Anyone trying to discern patterns and extract insights from their data must employ data discovery. Success depends on finding and using the right tool for the job.
The term data discovery tool can refer to tools that enable the discovery of valuable data through features such as sampling and profiling. It might also refer to tools that make useful discoveries within data sets, perhaps with visualizations or data mining. The most common use is to classify the more advanced self-service BI tools that enable users to explore data sets through query tools and visualizations to create dashboards and reports. In the current market, many data discovery tools include augmented analytics, which can automatically apply machine learning techniques that make additional discoveries.
Market research, customer reviews from reputable sources -- including Capterra, Gartner and G2 -- and author experience identified 10 of the top data discovery tools. Each tool selected has strong market presence and feature support for discovery and exploration, rather than merely presentation. An analyst or analytics department could adopt and use any of the highlighted tools as a standalone product. Some excellent enterprise-scale machine learning or embedded analytics platforms are not included.

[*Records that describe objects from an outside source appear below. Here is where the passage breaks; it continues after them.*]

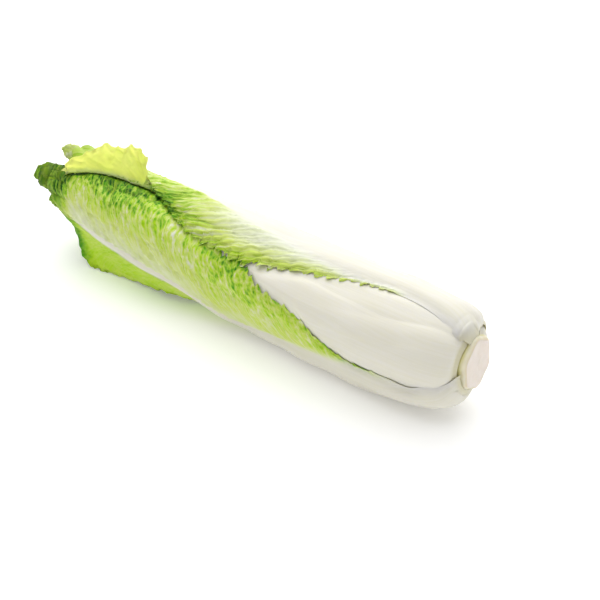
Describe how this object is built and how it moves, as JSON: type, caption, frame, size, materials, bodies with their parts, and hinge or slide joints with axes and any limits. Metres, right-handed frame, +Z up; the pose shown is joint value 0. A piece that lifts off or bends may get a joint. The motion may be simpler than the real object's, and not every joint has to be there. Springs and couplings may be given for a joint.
{
  "type": "napa cabbage",
  "caption": "Long slender napa cabbage head on its side: a cut stem core, thick white ribs wrapped in overlapping green leaf blades, and a curled leaf margin at its top end.",
  "frame": {"origin": "centre of the bounding box, on the surface that the head lies on", "axes": "+X towards the cut stem and -X towards the leaf tips, +Y towards the back, +Z up"},
  "size_m": [0.4748, 0.0874, 0.1184],
  "materials": {
    "stem_core": "pale cut stem, moist and fibrous",
    "heart": "pale yellow folded young leaves",
    "inner_leaf": "pale leaf with a satin waxy surface",
    "outer_leaf": "white rib running into a crinkled green blade, satin"
  },
  "bodies": {
    "root": {"stem_core": "stem_core", "heart_bud": "heart", "inner_leaf_1": "inner_leaf", "inner_leaf_2": "inner_leaf", "inner_leaf_3": "inner_leaf", "inner_leaf_4": "inner_leaf", "inner_leaf_5": "inner_leaf", "inner_leaf_6": "inner_leaf", "inner_leaf_7": "inner_leaf", "inner_leaf_8": "inner_leaf", "inner_leaf_9": "inner_leaf", "crest_leaf": "outer_leaf", "underside_leaf": "outer_leaf", "front_leaf": "outer_leaf", "rear_leaf": "outer_leaf", "lower_leaf": "outer_leaf", "upper_leaf": "outer_leaf"}
  },
  "joints": []
}
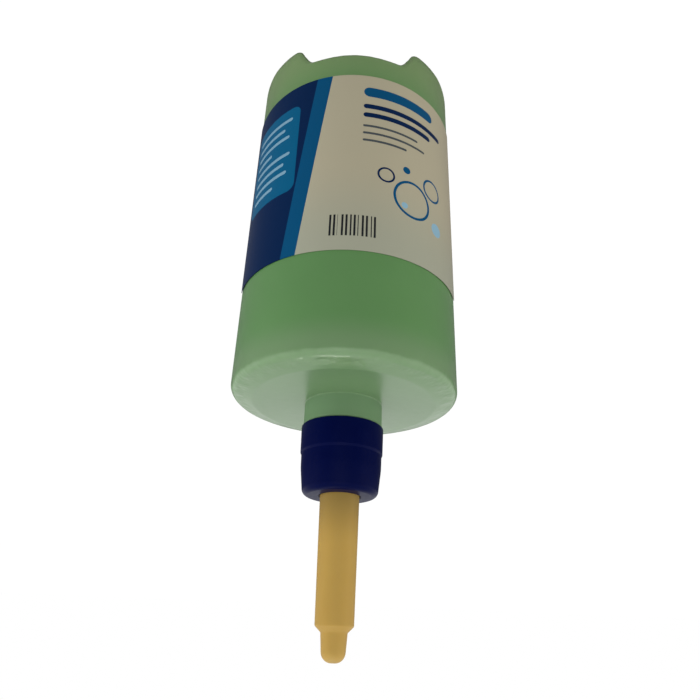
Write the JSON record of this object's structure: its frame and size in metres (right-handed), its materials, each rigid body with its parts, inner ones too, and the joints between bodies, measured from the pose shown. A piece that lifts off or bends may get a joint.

In my career, I have worked on designing and developing several of these tools as a product team member or as a consultant and advisor. However, rather than having some hidden preferences, this experience has shown me that the use cases and best practices for data analysis tools vary widely with the working practices, thought processes and organizational habits of users and teams. Each vendor can find its niche within the ecosystem of users and organizations.
The unranked list is in alphabetical order.
Amazon QuickSight
Amazon QuickSight is a cloud BI service for simple data visualization and dashboards, which can integrate with machine learning to generate insights. QuickSight features limited customization and data connectivity. It works best with straightforward, structured data models, but it's a cost-effective option with serverless architecture and pay-per-use pricing.
QuickSight appeals to existing AWS users. It seamlessly integrates with other AWS services, such as the Redshift data warehouse, without requiring extensive setup or configuration. Being part of the AWS data and analytics stack is an advantage for QuickSight customers because many enterprise architects prioritize cloud integration over competitive differentiation of analytics features.
QuickSight's integration with Amazon SageMaker for machine learning enables users to access SageMaker models within their QuickSight analyses directly. The combination of tools enables advanced scenarios, such as anomaly detection and forecasting, without requiring extensive technical expertise.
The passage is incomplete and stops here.